What I can complain about: it begins with the same complaint as with Hamnet, about the tenses changing all over the place. And there were just way too many words in this one, like O’Farrell wasn’t edited nearly tightly enough. But my big issue was with the main character and the ending—it was all coincidences and no spirit, no fight. I could see every detail about it ahead of time, but it would have been much more powerful (even if I saw it coming) if there was some agency, if Lucrezia had had ANYTHING to do with the outcome. (I was recently accused of letting a side character have the final moment of victory in a book—that person would be horrified if they read The Marriage Portrait.)

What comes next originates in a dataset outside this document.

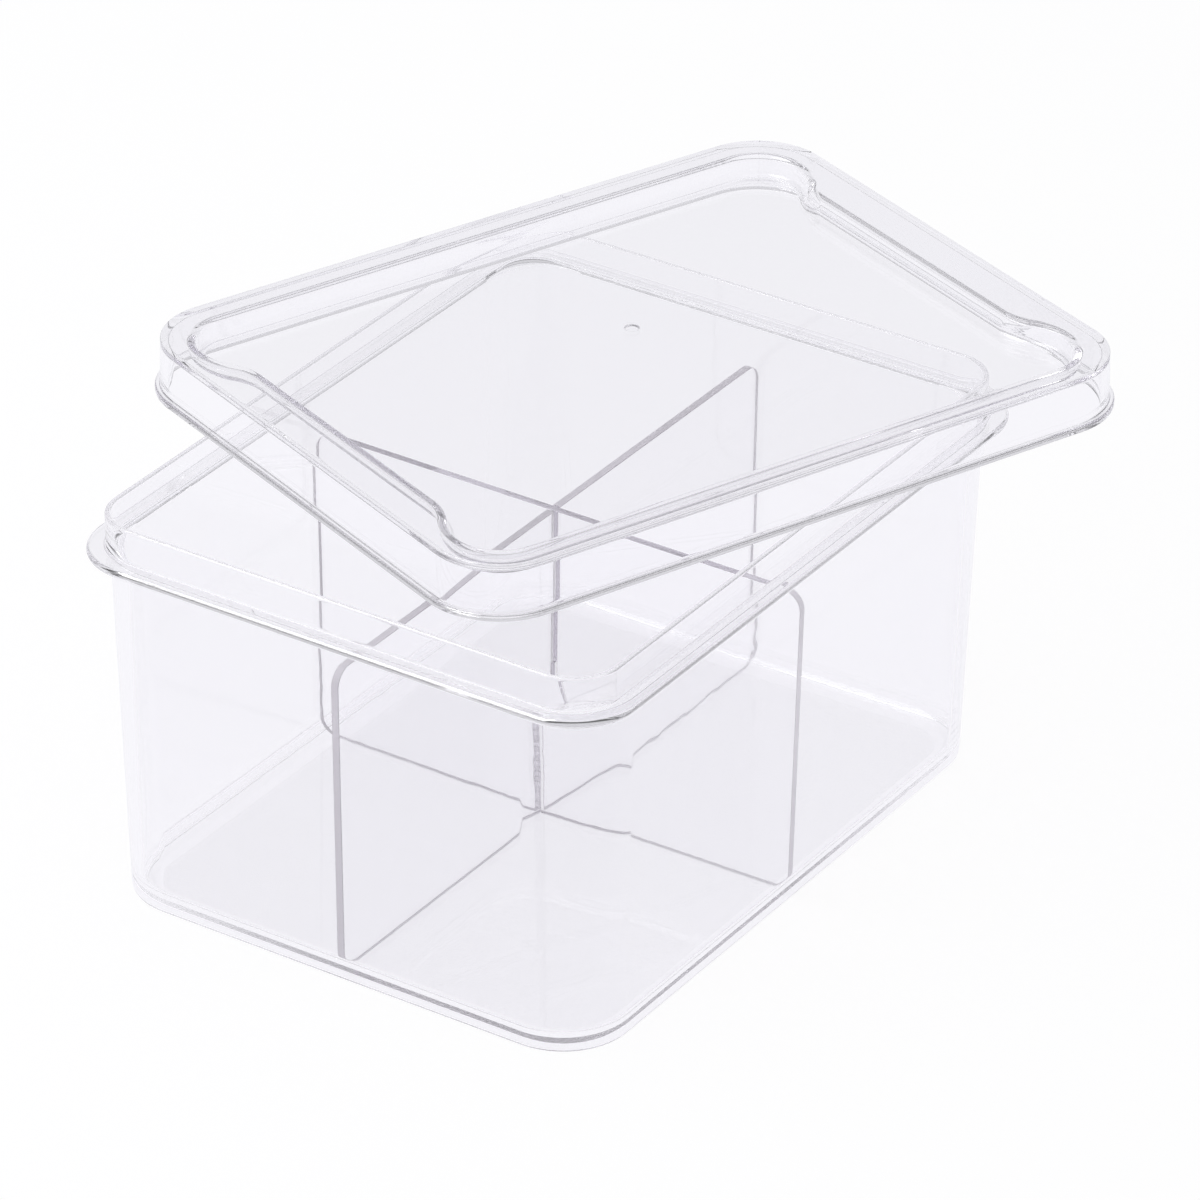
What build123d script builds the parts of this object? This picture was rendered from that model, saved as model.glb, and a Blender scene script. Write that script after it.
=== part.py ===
"""Clear storage box: a drafted tub with a flanged neck, a lid laid askew on it, two crossing dividers."""
import os
from math import atan, degrees

from build123d import *

# Frame: millimetres, +Z up, origin in the middle of the underside of the tub.
# The short sides face -Y and +Y, the long sides face -X and +X.

# Outside of the tub
flange_width = 218.4
flange_length = 280.0
flange_corner = 24.0
flange_thickness = 3.0
flange_edge = 0.9
tub_height = 150.0

# Wall of the tub, set in from the edge of the flange
wall_set_in = 5.2
wall_lean = 3.2
wall_corner = 24.3
base_edge = 3.0
flange_root = 0.8

# Neck that stands on the flange
neck_height = 12.8
neck_set_in = 6.5
neck_corner = 17.5
neck_wall = 2.0
neck_root = 1.2
rim_edge = 0.6

# Inside of the tub
floor_thickness = 3.0
cavity_lean = 2.3
cavity_corner = 21.7
floor_fillet = 6.5
mouth_drop = 1.5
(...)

I understand—part of the point of this book is that women, especially this daughter of a powerful man in the 1550s, would have no agency, no recourse or alternative to anything especially if the husband who essentially owns her is some sort of psychopath or maybe has a personality disorder. (Does he? That’s part of the mystery. Who is this guy? What’s not a mystery is that Lucre is kept ignorant and innocent of so many things and then valued only for her fertility, will be discarded if she doesn’t have that in spades). However, for the sake of story, she should not have been allowed to stay in this truly uncomfortable, painful reality. Just for the sake of story. We already get the point; we can feel her naivety and powerlessness in our bones. She can grow and move on at the end.

Though there is enough of a twist. Even if it’s a twist made up of coincidences. I was kept on my toes, on a high wire, throughout much of the story, and on some level, I was happier with the ending than I thought I was going to be.

Not to make this sound like some sort of thriller. The only way we get tension is through the back-and-forth narration, between the chronological story of Lucrezia’s life and her moments in an isolated fortress where she realizes her husband is trying to kill her. (Or is he?) There are many, many scenes that build layers of beautiful imagery and lush setting and even reinforce character way more than they move the plot forward. Lots and lots of palazzo scenes and. Always claustrophobically close to Lucrezia. Which is part of how we feel her in-the-darkness and helplessness. Still, too many of these scenes, too many words.

But what lovely words! I did enjoy it. I would recommend it. I would propose it is a study in how not to let your ending happen to your heroine. There were many moments that Lucre could have done something—even a small thing—to at least help with her ending. Then it would have been almost perfect. I’ll still be waiting to read the next O’Farrell (which for me will be I Am, I Am, I Am; she has not announced any new project but has a backlist I can get work my way through).

“It would return to her, she knew, this story, in the dead of night. Iphigenia, with her slit throat, like a vibrant scarf, would shuffle up to the bed where Lucrezia lay, and she would paw at the blankets, wanting to touch Lucrezia with her cold, bloodied fingers” (p28).

“She has reached a place where all she craves is an end to the torment, the bodily suffering. Any end at all” (p93).

“She lifts her chin, seizes the candle from Emilia and thrusts it out at arm’s length. She is not afraid, no, she is not. A beast—muscled and brave—lives within her. She tells herself this over the cantering of her heart. Let the ghouls that hover in the corners of the room see what they are dealing with: she is the fifth child of the ruler of Tuscany; she has touched the fur of a tigress; she has scaled a mountain range to be here. Take that, darkness” (p128).

There is supposed to be movies for both Hamnet and The Marriage Portrait in the works. They each have directors and some other things.